A religião parece deixar de ser método de reflexão e autoconhecimento para se tornar cumprimento cego às ordens de alguns espertos que lucram, e muito, com a submissão daqueles de poucas luzes, muitas vezes desesperados por uma solução para seus problemas familiares ou financeiros, que irrefletidamente podem até piorá-los, ao dispor de seus já minguados recursos para benefício desses devotos do capital. Entre eles até assassinos, pois melhor matar um companheiro que escandalizar a Deus simplesmente se separando.

De feijão mágico à água do rio santo, vendem tudo por preços exorbitantes, retirando comida da mesa dos mais pobres para comprar seus carros e mansões, tudo, claro, presentes divinos aos seus incontáveis méritos.

O humor perde sutileza: se trasveste de racismo, homofobia, misoginia, agressões. O processamento cognitivo escasso não permite perspicácia, apenas o explícito e desaforado é percebido.

Evidente que a eliminação física de assassinos, ladrões, corruptos e outros não é solução para nada e vem contra qualquer princípio de civilização e humanidade, mas em nada contribui a impunidade generalizada que parece grassar em nosso país.

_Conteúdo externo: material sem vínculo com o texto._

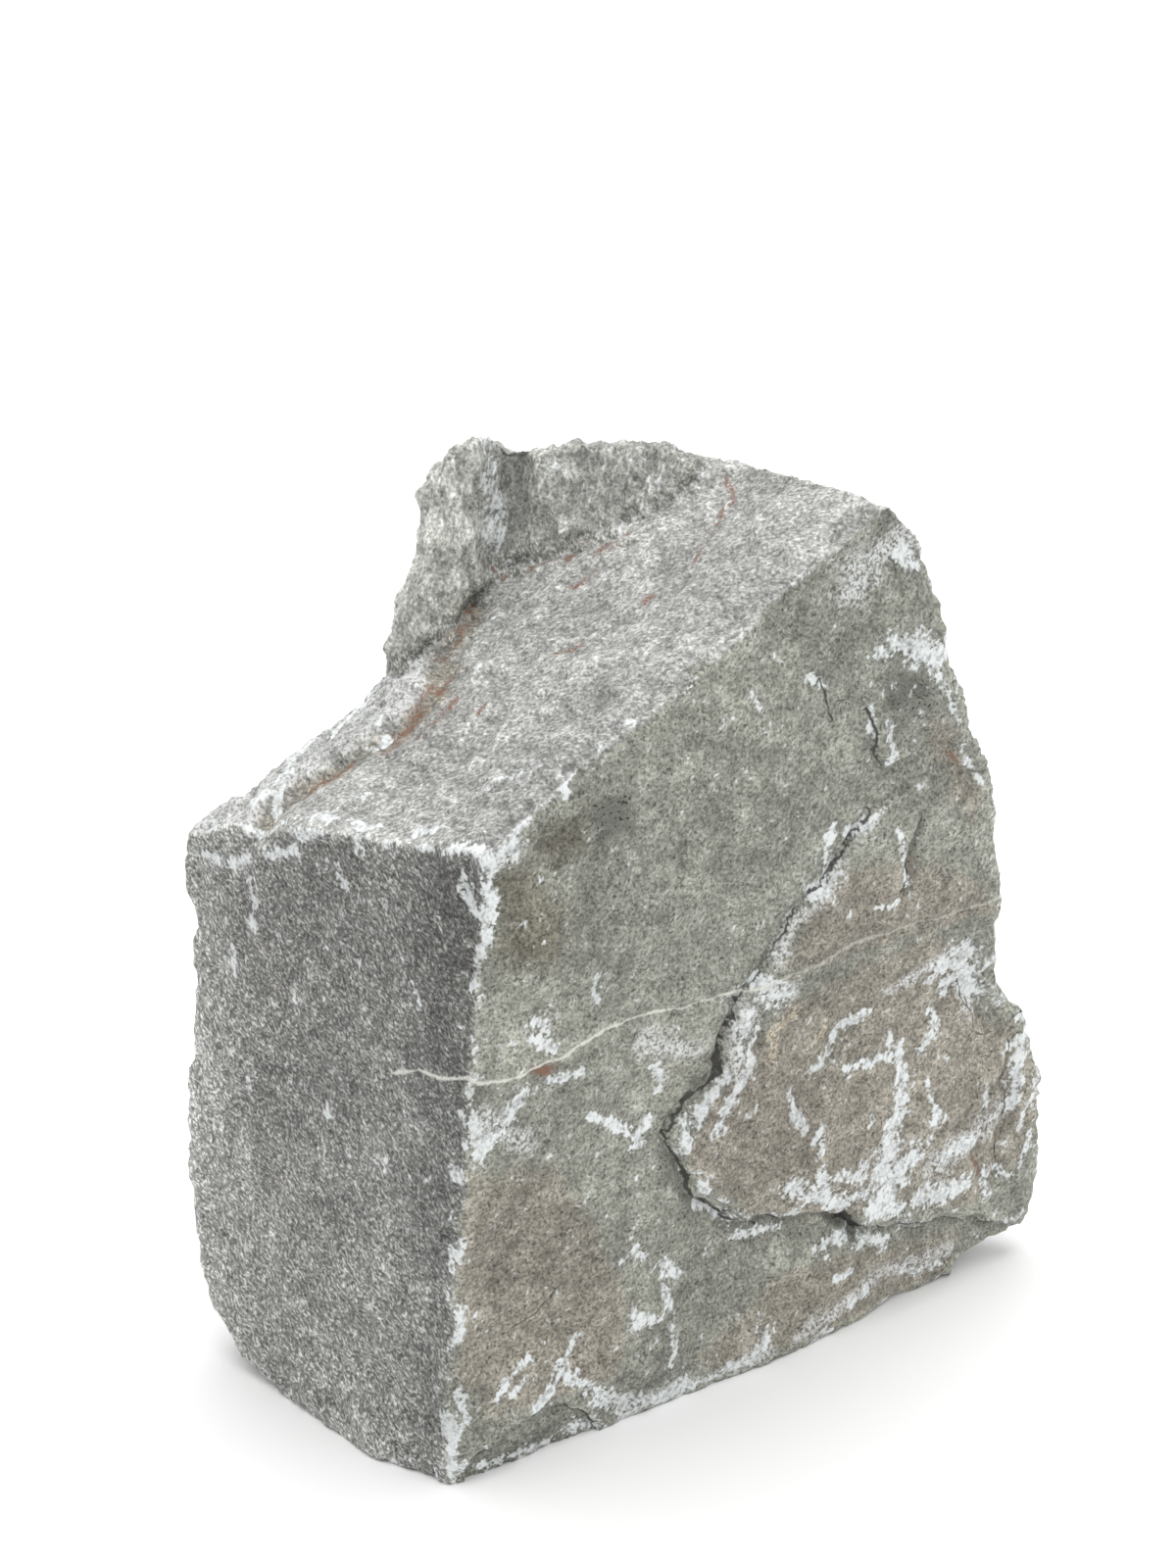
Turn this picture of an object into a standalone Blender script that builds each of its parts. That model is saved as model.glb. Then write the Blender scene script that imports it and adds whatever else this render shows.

Se os jovens assistem aos descalabros jurídicos que se cometem até nas mais altas cortes, com o objetivo de livrar políticos, grandes empresários e “amigos do rei” da responsabilidade e punição por seus (maus) atos, o ideal de vida pode ser rebaixado ao ideal do crime.

 

Wanda Camargo – educadora e assessora da presidência do Complexo de Ensino Superior do Brasil – UniBrasil.